# Urge Archi Enduro and Dainese mini review



## lmaranguren (Aug 20, 2011)

Hi all!

I just wanted to chip in with my experience this weekend trying out some new gear i bought which I couldn't find much info on when deciding whether to buy or not: The Urge Archi Enduro helmet and Dainese Racing Knee Guards.

I went out riding down in tropical rain forest mountains where temperature under the trees this sunday was at 34C or 93F and relatively humid probably high 70s for about 4 hours, the most part of which were ascents as opposed to descents, since we did have to ride back up the mountain.

The AE i ordered is a large. The helmet, though some may not be taken to it, after testing it I think was impressive! It certainly doesn't feel restrictive with airflow and kept my head very cool, barely hampers hearing and sight. One thing I noticed was the sweat band in the forehead, as mentioned in other reviews, works really well, keeping the sweat away from the eye-wear for the most part. Regarding the weight, it was during the 4th hour of riding that I began to feel the thing on my neck. Other than that i felt so much safer with this lid on than I do with the regular mushroom-head helmet It'll be my new best friend for anything mountain and up.

About the Dainese racing knee guards... I ordered the guards in a large size being 6.1 tall only to realize I must have wimpy legs since the straps were so long they didn't keep a tight fit. Thus I had to sew them to shorten them up a few inches before they fit correctly, not a biggie since the actual knee and shin guard shape fit correctly. My buds asked if i wouldn't be too hot in them, and the answer after riding in them for 4 hours: cool and awesome! The material was cool, also no shifting (some of the Fox I tried before had a shift issue) whatsoever since there are 2 straps (ankle and upper leg) and they have a tight sort of thing that your leg goes through and keeps the guard in place above the knee. Protection? Did take a few hits, mostly from the flats on the shins but also from flying a few feet over the handlebar due to an unseen tree stump, where i took a hit to the knee and hip. Luckily, only a bruised ego and a little hurting as opposed to a lot of hurting had the guard not been there at all (btw: fox launch padded liner saved my hip from extra pain upon landing thanks to its pads).

In short, the Urge AE is my new first choice for riding in warm weather and aggressive runs!! Dainese racing knee guards, feel awesome, cool, no shifting!!

Happy trails!

Luis M.


----------



## baronrouge (Feb 12, 2012)

Hey thanks for the review Luis, been in the same boatl myself, can't decide between Urge and Specialized Deviant, never worn a FF helmet but feel its only a matter of time before I wish I had. 
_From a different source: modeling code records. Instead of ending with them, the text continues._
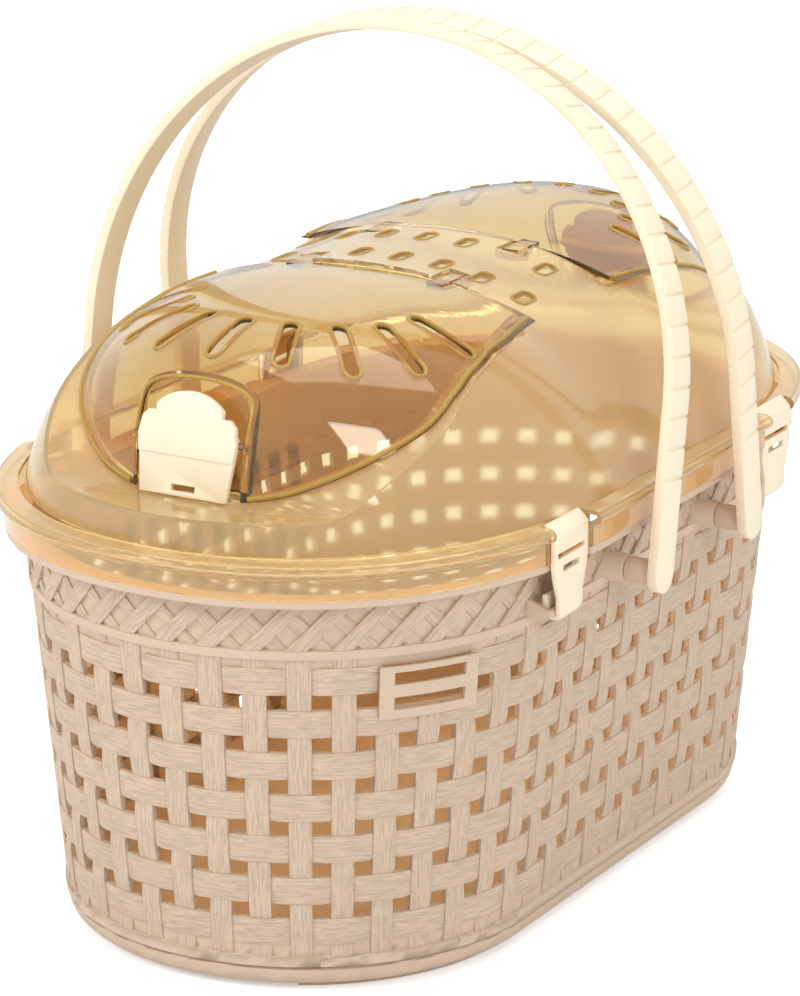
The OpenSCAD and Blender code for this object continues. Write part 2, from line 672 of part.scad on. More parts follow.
module clip() {
  top = lid_top + 0.8;
  color(cream) translate([0, 0, foot_h]) difference() {
    intersection() {
      translate([0, clip_y + clip_w, 0]) rotate([90, 0, 0]) linear_extrude(2 * clip_w) {
        polygon([[clip_face, bar_z], [clip_face, lid_top - 4], [clip_face - clip_lip + 1.4, top],
          [clip_face - clip_lip, top], [clip_face - clip_lip, lid_top], [clip_face - clip_t, lid_top - lip_drop],
          [clip_face - clip_t, bar_z]]);
        translate([bar_x, bar_z]) difference() {
          circle(r = clip_in + clip_t);
          circle(r = clip_in);
          translate([-20, 0]) square([40, 20]);
        }
        translate([bar_x - clip_in - clip_t, bar_z]) square([clip_t, 7]);
        translate([bar_x - clip_in - clip_t / 2, bar_z + 7]) circle(d = clip_t, $fn = 24);
      }
      translate([bar_x - 20, clip_y, 0]) rotate([90, 0, 90]) linear_extrude(40) clip_outline();
    }
    translate([bar_x, clip_y - clip_w / 2 + 3, rim_z + 2]) cube([20, clip_w - 6, 2.6]);
    translate([bar_x, clip_y - clip_w / 4, rim_z - 5]) cube([20, clip_w / 2, 3]);
  }
}

module clip_outline() {
  a = clip_w / 2;
  b = clip_foot_w / 2;
  z1 = bar_z - 10;
  polygon([[-a + 1, lid_top + 3], [a - 1, lid_top + 3], [a, lid_top - 2], [a, rim_z - 2], [a - 1.4, rim_z - 8],
    [b, bar_z + 7], [b, bar_z], [b - 3, bar_z - 3.4], [b - 6, z1], [-b + 6, z1], [-b + 3, bar_z - 3.4], [-b, bar_z],
    [-b, bar_z + 7], [-a + 1.4, rim_z - 8], [-a, rim_z - 2], [-a, lid_top - 2]]);
}

// the handles

module handle() {
  grooves = floor(PI * (arch_r + band_t / 2) / groove_pitch);
  leg_grooves = floor((straight_h - 34) / groove_pitch);
  color(cream) translate([0, -pivot_y, pivot_z + foot_h]) rotate([-lean, 0, 0]) difference() {
    union() {
      translate([0, 0, straight_h]) rotate([90, 0, 0]) rotate_extrude(angle = 180, $fn = 96)
        translate([leg_x, -band_w / 2]) square([band_t, band_w]);
      for (m = [0, 1]) mirror([m, 0, 0]) {
        translate([leg_x, -band_w / 2, 0]) cube([band_t, band_w, straight_h]);
        translate([leg_x, 0, 0]) rotate([0, 90, 0]) cylinder(r = band_w / 2, h = band_t);
      }
    }
    for (k = [0 : grooves - 1]) translate([0, 0, straight_h]) rotate([0, -(k + 0.5) * 180 / grooves, 0])
      translate([arch_r + band_t / 2 - groove_d, -band_w, -groove_w / 2]) cube([5, 2 * band_w, groove_w]);
    for (m = [0, 1]) mirror([m, 0, 0]) {
      for (k = [1 : leg_grooves])
        translate([leg_x + band_t - groove_d, -band_w, straight_h + (0.5 - k) * groove_pitch])
          cube([5, 2 * band_w, groove_w]);
      translate([leg_x - 1, 0, 0]) rotate([0, 90, 0]) cylinder(r = pin_r + 0.1, h = socket_d + 1);
    }
  }
}

module handle_pin() {
  shaft0 = tub_r(pivot_z) + 0.2;
  color(cream) translate([0, -pivot_y, pivot_z + foot_h]) rotate([0, 90, 0]) {
    translate([0, 0, shaft0]) cylinder(r = pin_r, h = leg_x + socket_d - 0.1 - shaft0);
    translate([0, 0, boss_x + fit]) cylinder(r = collar_r, h = leg_x - boss_x - fit);
  }
}

// the nodes

tub_floor();
tub_base();
tub_weave();
tub_rim();
label_plate();
lid_shell();
door();  // front_door
rotate([0, 0, 180]) door();  // rear_door
latch();  // front_latch
rotate([0, 0, 180]) latch();  // rear_latch
latch_pin();  // front_latch_pin
rotate([0, 0, 180]) latch_pin();  // rear_latch_pin
hinge_pin(-1);  // front_hinge_pin_left
hinge_pin(1);  // front_hinge_pin_right
rotate([0, 0, 180]) hinge_pin(1);  // rear_hinge_pin_left
rotate([0, 0, 180]) hinge_pin(-1);  // rear_hinge_pin_right
scale_signs(-1, -1) clip();  // clip_front_left
scale_signs(1, -1) clip();  // clip_front_right
scale_signs(-1, 1) clip();  // clip_rear_left
scale_signs(1, 1) clip();  // clip_rear_right
handle();  // front_handle
rotate([0, 0, 180]) handle();  // rear_handle
scale_signs(-1, 1) handle_pin();  // pin_front_left
handle_pin();  // pin_front_right
scale_signs(-1, -1) handle_pin();  // pin_rear_left
scale_signs(1, -1) handle_pin();  // pin_rear_right
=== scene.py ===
import math

import bmesh
import bpy
import numpy as np
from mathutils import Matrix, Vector


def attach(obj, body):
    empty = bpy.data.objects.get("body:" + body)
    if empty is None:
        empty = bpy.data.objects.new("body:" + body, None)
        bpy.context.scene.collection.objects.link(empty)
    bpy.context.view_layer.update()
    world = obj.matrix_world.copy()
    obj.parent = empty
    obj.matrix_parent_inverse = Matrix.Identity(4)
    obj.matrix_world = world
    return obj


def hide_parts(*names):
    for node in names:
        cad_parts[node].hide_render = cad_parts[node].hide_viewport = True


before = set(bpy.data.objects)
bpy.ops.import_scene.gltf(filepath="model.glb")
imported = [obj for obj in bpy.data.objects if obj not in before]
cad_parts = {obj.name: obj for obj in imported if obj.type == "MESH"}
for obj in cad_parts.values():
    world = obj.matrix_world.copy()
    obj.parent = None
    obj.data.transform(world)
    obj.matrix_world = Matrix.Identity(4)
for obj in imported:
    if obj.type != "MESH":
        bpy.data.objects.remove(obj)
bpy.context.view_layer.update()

# Tub floor and base. The bottom of the taupe moulding: a rounded edge, a plain
# band, a raised bead and four foot ridges. Its skin is matte with a faint pebble.
MM = 0.001
FOOT = 2.2
TAUPE = (0.640, 0.490, 0.365)


def only(piece):
    bpy.ops.object.select_all(action="DESELECT")
    piece.select_set(True)
    bpy.context.view_layer.objects.active = piece


def apply_modifier(piece, kind, **settings):
    only(piece)
    modifier = piece.modifiers.new(kind.title(), kind)
    for key, value in settings.items():
        setattr(modifier, key, value)
    bpy.ops.object.modifier_apply(modifier=modifier.name)


def smooth(piece, angle=35):
    only(piece)
    bpy.ops.object.shade_smooth_by_angle(angle=math.radians(angle))


def finished(node, name, body, edge=0.4, angle=35):
    """A copy of a CAD node with its doubles merged, its edges rounded and its round faces smooth."""
    piece = bpy.data.objects.new(name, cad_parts[node].data.copy())
    bpy.context.collection.objects.link(piece)
    only(piece)
    bpy.ops.object.mode_set(mode="EDIT")
    bpy.ops.mesh.select_all(action="SELECT")
    bpy.ops.mesh.remove_doubles(threshold=2e-6)
    bpy.ops.mesh.dissolve_limited(angle_limit=math.radians(0.4))
    bpy.ops.object.mode_set(mode="OBJECT")
    if edge:
        apply_modifier(piece, "BEVEL", width=edge * MM, segments=2, limit_method="ANGLE",
                       angle_limit=math.radians(30), use_clamp_overlap=True)
    smooth(piece, angle)
    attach(piece, body)
    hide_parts(node)
    return piece


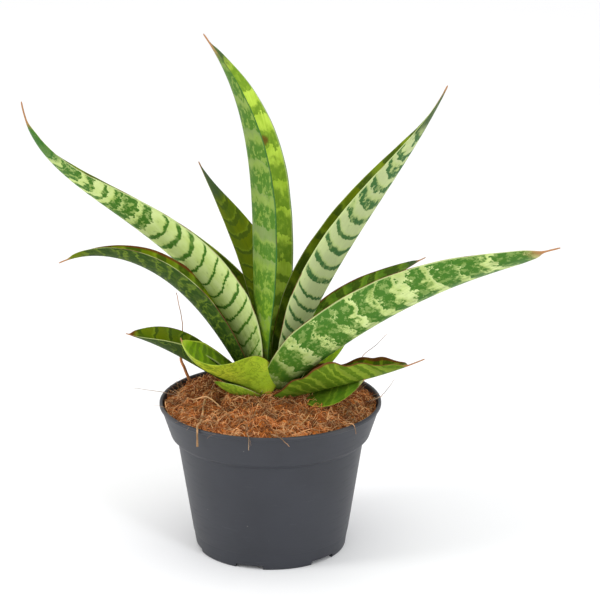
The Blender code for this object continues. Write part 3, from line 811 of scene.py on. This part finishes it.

Encouraging to hear it wasn't too hot to climb in, although TBH my helmet lives on my pack anyway a lot of the time on climbs.

Don't suppose you've any idea what size your head is? A couple of people have said the Urge helmets come up really small.


----------



## hmorsi (May 14, 2008)

Thanks for the review. I am currently looking into buying either an Arch-Enduro or the Down-o-Matic. A lot of my riding now involves long fireroad climbs and fast, twisty descents with medium size jumps and drops. A bad crash a few weeks ago is making me look into a full-face helmet. I want something that is as breathable (for a FF) as possible and the Archi-Enduro is on top of my shortlist, although I might end up getting the Down-o-Matic since a local shop is offering a good deal on them.


----------



## lmaranguren (Aug 20, 2011)

Hi @baronrouge, regarding my head size its 59cm or 23.22" so I don't know how that measures against other people but the Urge L/XL is a tight fit on me and i'm sure my head shape doesn't help.

Hi @hmorsi, if your LBS carries them, try it on for size first would be my suggestion, keep in mind the enduro version may not be as protective as a regular full-face in case something goes wrong.

Happy trails!


----------



## hmorsi (May 14, 2008)

lmaranguren said:


> Hi @baronrouge, regarding my head size its 59cm or 23.22" so I don't know how that measures against other people but the Urge L/XL is a tight fit on me and i'm sure my head shape doesn't help.
> 
> Hi @hmorsi, if your LBS carries them, try it on for size first would be my suggestion, keep in mind the enduro version may not be as protective as a regular full-face in case something goes wrong.
> 
> Happy trails!


Thanks for the advice. Tried the large Archi-Enduro and seemed a little too tight. Ended up getting a Giro Remedy. Doesn't look as nice as the Urge but fits my head very well.


----------



## wsmac (Sep 5, 2010)

My L/XL Archi feels just a bit too tight on my forehead sometimes but yesterday I rode up Mission Peak at Fremont, CA ... 2,000 ft climb in 3 mi. Temps might have been in the 50's? Can't really remember, but it was a bit chilly and breezy.
Even after getting to the top and sucking wind pretty hard, I never got that suffocating, "GET THIS THING OFF MY HEAD! I CAN'T BREATHE!" feeling 
It was really nice to have that extra face protection descending through the rocks, without wearing my DH helmet.


----------



## Argus (Jul 13, 2011)

Hey guys, I was looking into getting this helmet oneday; Some of you said they were wearing the L/XL size; Just to be curious, what head diameter do you have ? XL goes at 59cm max I think, I'm 60-61cm of diameter.. I fear that it may be feeling too tight for me...


----------



## Dresdenlock (Aug 10, 2009)

I got an urge down-o-matic and I love it....its very breathable...the inside is very soft and plush.


----------



## lmaranguren (Aug 20, 2011)

Im gonna go with tight. Try it out first, or else don't buy!



Argus said:


> Hey guys, I was looking into getting this helmet oneday; Some of you said they were wearing the L/XL size; Just to be curious, what head diameter do you have ? XL goes at 59cm max I think, I'm 60-61cm of diameter.. I fear that it may be feeling too tight for me...


----------



## Argus (Jul 13, 2011)

@Imaranguren

Saw your previous post, said you were 59 cm and it feels tight ? Rechecked my head diameter; 60 cm.. Does changing the pad configuration helped a bit, at least make it more rideable ?


----------



## lmaranguren (Aug 20, 2011)

Sorry for the late reply Argus...

Yeah, swapped the pads out for the skinny ones and took the rear one out but that makes the helmet a bit uncomfotable where the head touches the hard parts. Its still a pretty snug fit (which i preffer) but a bearable one at that.

Im still gonna go with try one out if possible, at this head size, if the shape doesnt fit the helmet it might be a bad choice....


----------